The rare game in which its greatest strength—seamless coherence of gameplay and theme—is also its Achilles' heel. For a game which aims to capture the ennui most of us feel at some point in our formative teenage years, it's refreshing to witness just how fully it commits to that vision. You'll wander around listlessly after school, looking for anything to occupy your time, get in fights with kids from rival schools and have life chats with your boys, all while trying to keep on the straight and narrow as you finish out your last semester of high school. What could be better?
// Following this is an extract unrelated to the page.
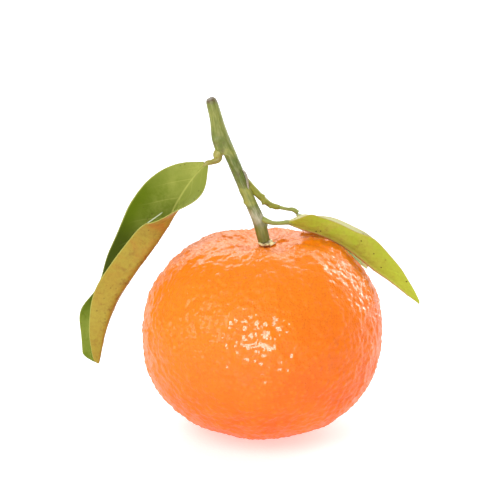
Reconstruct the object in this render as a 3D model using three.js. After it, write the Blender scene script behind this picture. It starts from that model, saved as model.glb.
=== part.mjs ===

Many of those elements automatically trigger my brain's pleasure center—and they're even propped up to the next level by some seriously strong writing and fantastic lo-fi aesthetics—but as a whole, it just feels a bit too aimless for me to fully embrace. The vibes alone would be enough to carry most people through this game for awhile (make no mistake: this thing VIBES for days), but I think the story is missing just that tiny bit of propulsion needed to make the day-to-day feel less like a chore. My last week (in game time) before putting it down really started to feel like I was going through the motions; not even playing anymore, just doing the things Ringo should be doing day-in, day-out, waiting for something to happen. But nothing did. Brilliant realization of its themes or just flawed game design? You tell me.

I hope Yeo doesn't stop making games though. There are (rightfully) so many people that love the unique flavor of The friends of Ringo Ishikawa, and I wish all of its ambitious pieces clicked into place more smoothly for me. I may not have felt fully satisfied by it, but it did refresh me in ways I couldn't have expected.